Please give the listing again, word for word, with nothing left out.

---

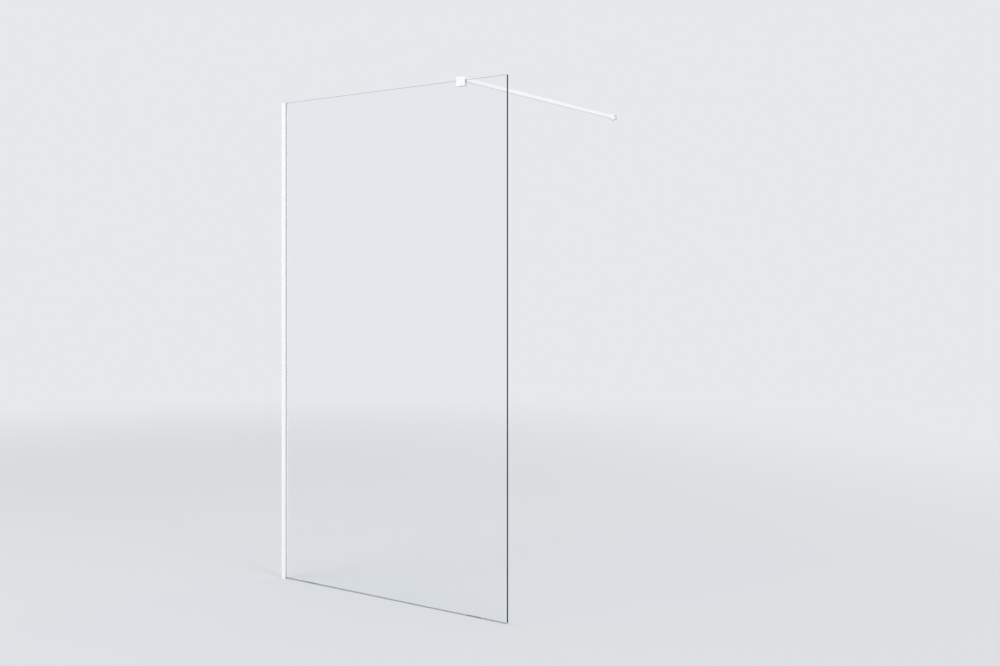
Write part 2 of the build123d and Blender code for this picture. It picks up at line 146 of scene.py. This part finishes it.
def makeMouldedCap():
    # ABS, injection moulded in a spark-eroded tool: white, a touch warmer and duller than the coat
    v = mouldedCap
    material, tree, place = newMaterial("white_moulded_abs")
    cloud = addNode(tree, "ShaderNodeTexNoise", {"Vector": place, "Scale": v["cloudScale"]})
    grain = addNode(tree, "ShaderNodeTexVoronoi", {
        "Vector": place, "Scale": 1 / (v["grain"] * mm)}, feature="SMOOTH_F1")
    color = addNode(tree, "ShaderNodeMix", {
        "Factor": cloud, "A": linearColor(v["light"]), "B": linearColor(v["dark"])},
        data_type="RGBA")
    bump = addNode(tree, "ShaderNodeBump", {
        "Height": grain, "Strength": 1.0, "Distance": v["grainHeight"] * mm})
    surface = addNode(tree, "ShaderNodeBsdfPrincipled", {
        "Base Color": color, "Roughness": v["rough"], "Normal": bump, "IOR": v["ior"]})
    addNode(tree, "ShaderNodeOutputMaterial", {"Surface": surface})
    return material


floatGlass = {
    "tint": "#FDFEFE",
    "shadow": "#FAFCFC",  # what each face lets through of a lamp's light
    "clean": 0.0,  # roughness elsewhere
    "wiped": 0.012,  # roughness in the faint marks left by wiping
    "wipe": 140.0,  # size of one mark
    "wipeRange": (0.45, 0.75),  # share of the noise that makes the marks
    "ior": 1.52,
}


def makeFloatGlass():
    # Toughened float glass, drawn flat and polished by the flame: clear, with a trace of green and
    # wiping marks too faint to see except in a reflection
    v = floatGlass
    material, tree, place = newMaterial("clear_toughened_float_glass")
    stretched = addNode(tree, "ShaderNodeMapping", {"Vector": place, "Scale": (1.0, 1.0, 0.25)})
    wipe = addNode(tree, "ShaderNodeTexNoise", {
        "Vector": stretched, "Scale": 1 / (v["wipe"] * mm), "Detail": 3.0})
    gloss = addNode(tree, "ShaderNodeMapRange", {
        "Value": wipe, "From Min": v["wipeRange"][0], "From Max": v["wipeRange"][1],
        "To Min": v["clean"], "To Max": v["wiped"]})
    sheet = addNode(tree, "ShaderNodeBsdfPrincipled", {
        "Base Color": linearColor(v["tint"]), "Roughness": gloss, "IOR": v["ior"],
        "Transmission Weight": 1.0})
    letLightThrough(tree, sheet, v["shadow"])
    return material


paintedDarkEdge = {
    # deep and pale are near-black greens: painted shade, standing in for the dark look of a real
    # edge
    "deep": "#0A1B16",
    "pale": "#17332B",
    "inside": "#E9F1EF",
    "insideRough": 0.03,
    "line": 0.35,  # spacing of the grinding lines across the edge
    "lineLength": 90.0,
    "smooth": 0.12,
    "rough": 0.26,
    "ior": 1.52,
    "shine": 0.06,  # share of the usual reflection, to keep the edge dark
}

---

> [Written response]
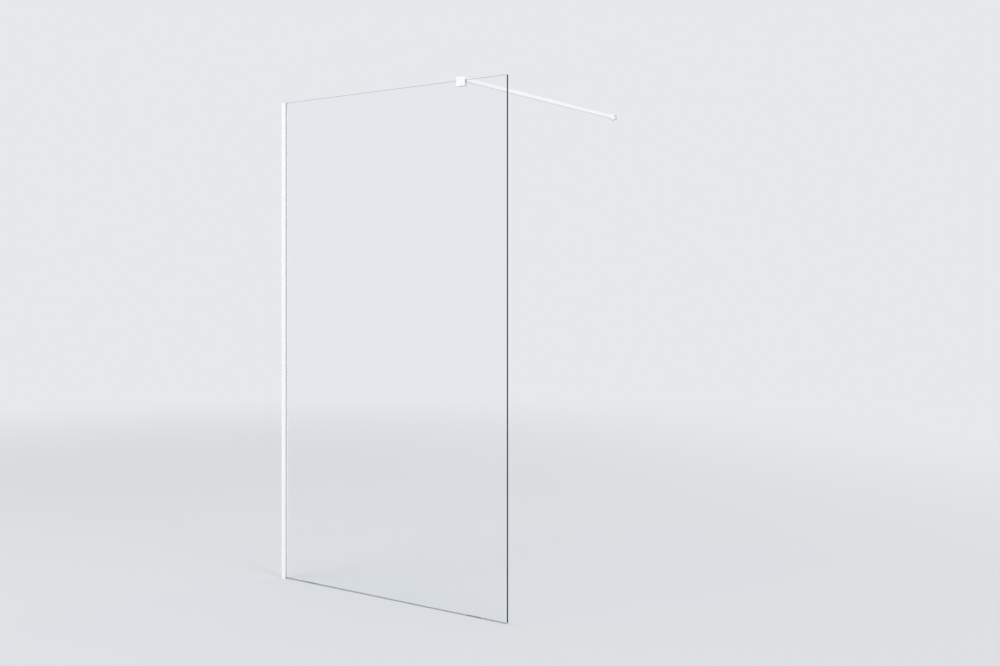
Write part 2 of the build123d and Blender code for this picture. It picks up at line 146 of scene.py. This part finishes it.
def makeMouldedCap():
    # ABS, injection moulded in a spark-eroded tool: white, a touch warmer and duller than the coat
    v = mouldedCap
    material, tree, place = newMaterial("white_moulded_abs")
    cloud = addNode(tree, "ShaderNodeTexNoise", {"Vector": place, "Scale": v["cloudScale"]})
    grain = addNode(tree, "ShaderNodeTexVoronoi", {
        "Vector": place, "Scale": 1 / (v["grain"] * mm)}, feature="SMOOTH_F1")
    color = addNode(tree, "ShaderNodeMix", {
        "Factor": cloud, "A": linearColor(v["light"]), "B": linearColor(v["dark"])},
        data_type="RGBA")
    bump = addNode(tree, "ShaderNodeBump", {
        "Height": grain, "Strength": 1.0, "Distance": v["grainHeight"] * mm})
    surface = addNode(tree, "ShaderNodeBsdfPrincipled", {
        "Base Color": color, "Roughness": v["rough"], "Normal": bump, "IOR": v["ior"]})
    addNode(tree, "ShaderNodeOutputMaterial", {"Surface": surface})
    return material


floatGlass = {
    "tint": "#FDFEFE",
    "shadow": "#FAFCFC",  # what each face lets through of a lamp's light
    "clean": 0.0,  # roughness elsewhere
    "wiped": 0.012,  # roughness in the faint marks left by wiping
    "wipe": 140.0,  # size of one mark
    "wipeRange": (0.45, 0.75),  # share of the noise that makes the marks
    "ior": 1.52,
}


def makeFloatGlass():
    # Toughened float glass, drawn flat and polished by the flame: clear, with a trace of green and
    # wiping marks too faint to see except in a reflection
    v = floatGlass
    material, tree, place = newMaterial("clear_toughened_float_glass")
    stretched = addNode(tree, "ShaderNodeMapping", {"Vector": place, "Scale": (1.0, 1.0, 0.25)})
    wipe = addNode(tree, "ShaderNodeTexNoise", {
        "Vector": stretched, "Scale": 1 / (v["wipe"] * mm), "Detail": 3.0})
    gloss = addNode(tree, "ShaderNodeMapRange", {
        "Value": wipe, "From Min": v["wipeRange"][0], "From Max": v["wipeRange"][1],
        "To Min": v["clean"], "To Max": v["wiped"]})
    sheet = addNode(tree, "ShaderNodeBsdfPrincipled", {
        "Base Color": linearColor(v["tint"]), "Roughness": gloss, "IOR": v["ior"],
        "Transmission Weight": 1.0})
    letLightThrough(tree, sheet, v["shadow"])
    return material


paintedDarkEdge = {
    # deep and pale are near-black greens: painted shade, standing in for the dark look of a real
    # edge
    "deep": "#0A1B16",
    "pale": "#17332B",
    "inside": "#E9F1EF",
    "insideRough": 0.03,
    "line": 0.35,  # spacing of the grinding lines across the edge
    "lineLength": 90.0,
    "smooth": 0.12,
    "rough": 0.26,
    "ior": 1.52,
    "shine": 0.06,  # share of the usual reflection, to keep the edge dark
}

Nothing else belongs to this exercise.